You are viewing a plain text version of this content. The canonical link for it is here.

Posted to users@pdfbox.apache.org by Martin Obreshkov <ma...@gmail.com> on 2009/05/29 16:48:48 UTC

extract text problem

Hi i want to extract text from a PDF file (Book) and than to index the book
content. When i extract the text there are no new lines, tabs , etc .... How
can i extract text from pdf and keep the original formatting (mainly for new
lines and tabs).

-- 
When I raise my flashing sword, and my hand takes hold on judgment, I will
take vengeance upon mine enemies, and I will repay those who haze me.

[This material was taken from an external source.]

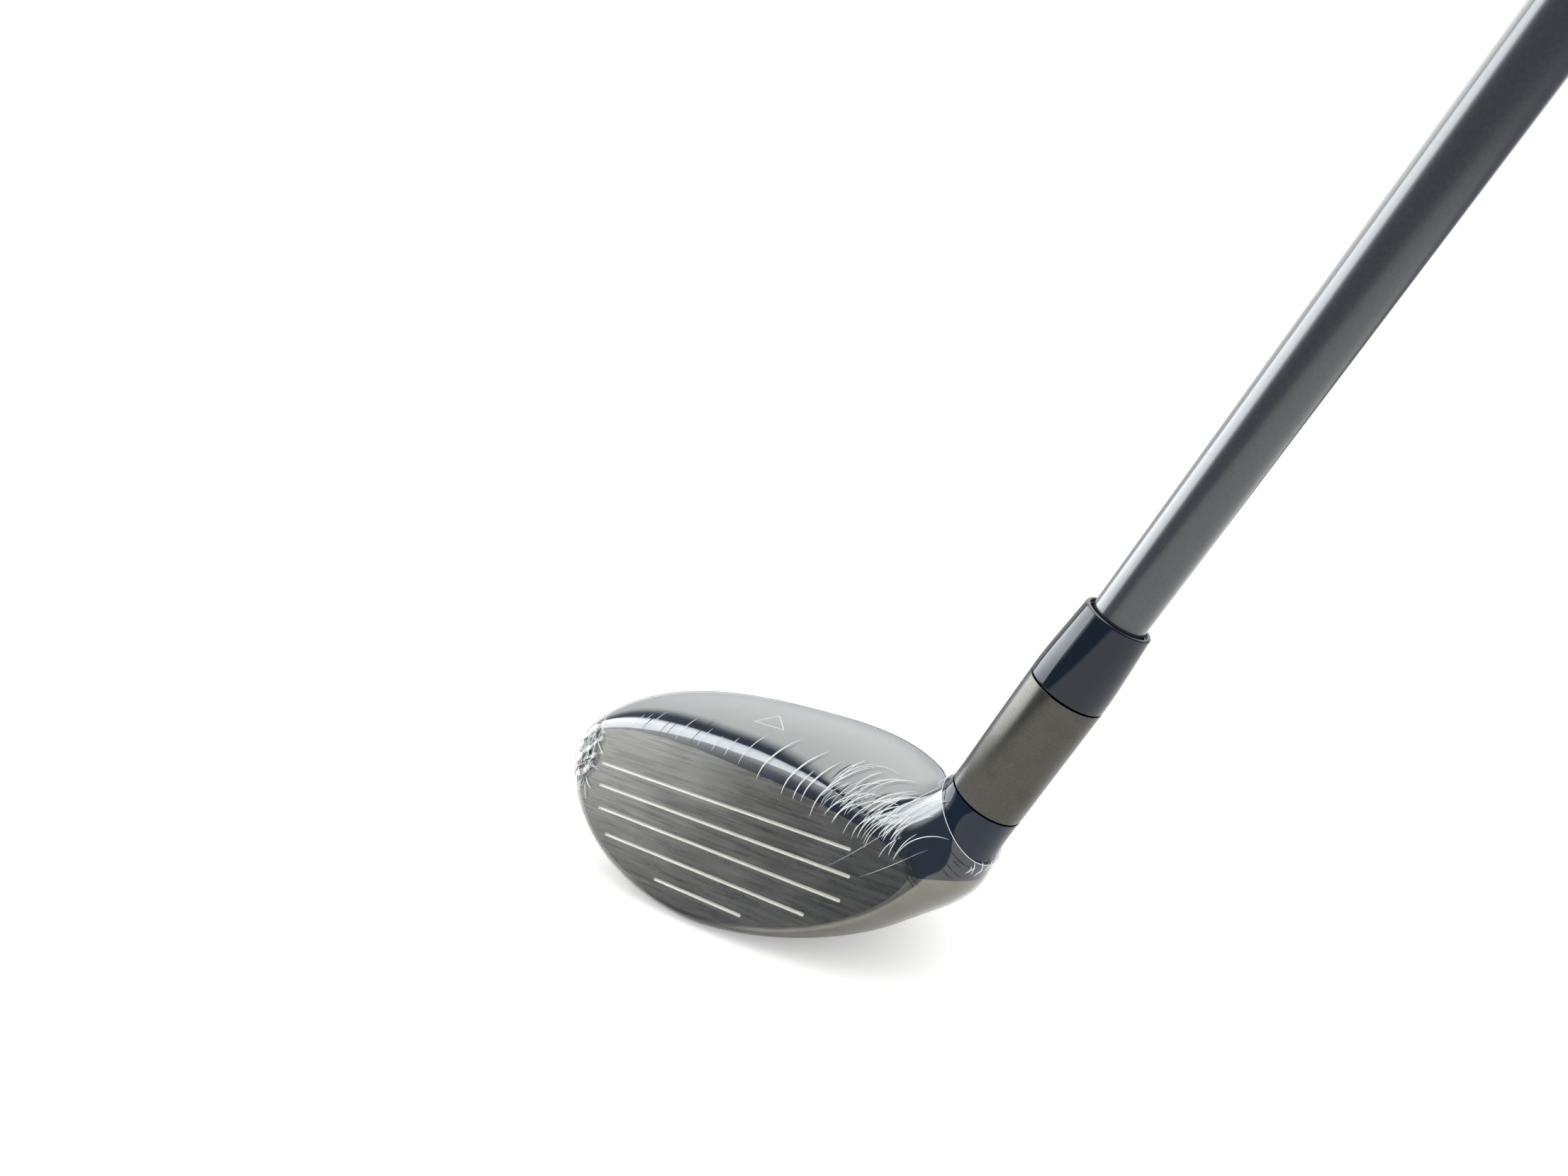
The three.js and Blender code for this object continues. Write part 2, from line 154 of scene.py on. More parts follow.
UP = Vector((0, 0, 1))
WINDOW_MIDDLE = facing(-56, 0)
WINDOW_SIDE = facing(34, 0)
TENT_MIDDLE = facing(-140, 30)
WINDOW_LIGHT = 4.3
GLOW_LIGHT = 2.6
TENT_LOW, TENT_HIGH = 0.5, 4.3
ALL_ROUND = 1.3
window = region((WINDOW_MIDDLE, 0.61, 0.63), (WINDOW_SIDE, 0.12, 0.09), (UP, 0.02, 0.07))
window_light = add(sky, "ShaderNodeMath", {0: window, 1: WINDOW_LIGHT}, operation="MULTIPLY")
tent = region((WINDOW_MIDDLE, 0.585, 0.52), (TENT_MIDDLE, 0.0, 0.15))
height = add(sky, "ShaderNodeSeparateXYZ", {"Vector": ray}).outputs["Z"]
steep = add(sky, "ShaderNodeMath", {0: height, 1: height}, operation="MULTIPLY")
cloth = add(sky, "ShaderNodeMath", {0: steep, 1: TENT_HIGH, 2: TENT_LOW}, operation="MULTIPLY_ADD")
tent_light = add(sky, "ShaderNodeMath", {0: cloth, 1: tent}, operation="MULTIPLY")
glow = region((WINDOW_MIDDLE, 0.6, 0.7), (WINDOW_SIDE, 0.30, 0.10), (UP, 0.08, 0.3))
glow_light = add(sky, "ShaderNodeMath", {0: glow, 1: GLOW_LIGHT}, operation="MULTIPLY")
mirrored = lit(ROOM_GREY[:3], "eef4fb", window_light)
mirrored = lit(mirrored, "f4f6f4", glow_light)
mirrored = lit(mirrored, "f8f9f4", tent_light)
glossy_ray = add(sky, "ShaderNodeLightPath").outputs["Is Glossy Ray"]
all_round = add(sky, "ShaderNodeMix", {
    0: glossy_ray, 6: (ALL_ROUND, ALL_ROUND, ALL_ROUND, 1), 7: mirrored}, data_type="RGBA")
studio_light = add(sky, "ShaderNodeBackground", {"Color": all_round})
add(sky, "ShaderNodeOutputWorld", {"Surface": studio_light})
world.cycles.sampling_method = "NONE"

CAMERA_AZIMUTH, CAMERA_ELEVATION, CAMERA_ROLL = 40.02, 5.68, 5.25
CAMERA_LENS = 26.42
CAMERA_DISTANCE = 0.24
CAMERA_AIM = Vector((-0.0078, 0.0092, 0.0638))
towards = -facing(CAMERA_AZIMUTH, CAMERA_ELEVATION)
camera_data = bpy.data.cameras.new("camera")
camera_data.lens = CAMERA_LENS
camera_data.sensor_width = 36.0
camera_data.clip_start = 0.01
camera = bpy.data.objects.new("camera", camera_data)
camera.rotation_mode = "QUATERNION"
level = towards.to_track_quat("-Z", "Y")
camera.rotation_quaternion = level @ Quaternion((0, 0, 1), math.radians(CAMERA_ROLL))
camera.location = CAMERA_AIM - towards * CAMERA_DISTANCE
scene.collection.objects.link(camera)
scene.camera = camera

# ---- head body ---------------------------------------------------------------------------
# A hollow casting of stainless steel: sole, skirt, leading edge and the neck that the hosel
# sits in. It is ground and brushed below, and lacquered blue-black above with the crown.

MM = 0.001
LOFT = math.radians(20)
FACE_NORMAL = Vector((0, -math.cos(LOFT), math.sin(LOFT)))
LEADING_EDGE_Y = -19.7
HEAD_DEPTH = 66.7
TAIL_X, TAIL_Z = -3.0, 19.5
HALF_LENGTH = 47
LEAN_ENDS = 0.6
FACE_FOOT = Vector((0, LEADING_EDGE_Y, 0))
FACE_RIM = 1.0
FACE_THICKNESS = 2.4

grip_mount = next(m for m in frame["record"]["mounts"] if m["name"] == "grip")
AXIS = Vector(grip_mount["axis"]).normalized()
AXIS_POINT = Vector(grip_mount["pos_m"]) / MM
HOSEL_RADIUS = 6.8
BARE_HOSEL = 24.85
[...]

Oh,
Lord, raise me to Thy right hand and count me among Thy saints.

Re: extract text problem

Posted by Andreas Lehmkühler <an...@lehmi.de>.

Hi Martin,

what version of PDFBox are you using? Did you ever try the sort-option 
of the ExtractText commandline tool?

Andreas Lehmkühler

Martin Obreshkov schrieb:
> Hi i want to extract text from a PDF file (Book) and than to index the book
> content. When i extract the text there are no new lines, tabs , etc .... How
> can i extract text from pdf and keep the original formatting (mainly for new
> lines and tabs).
>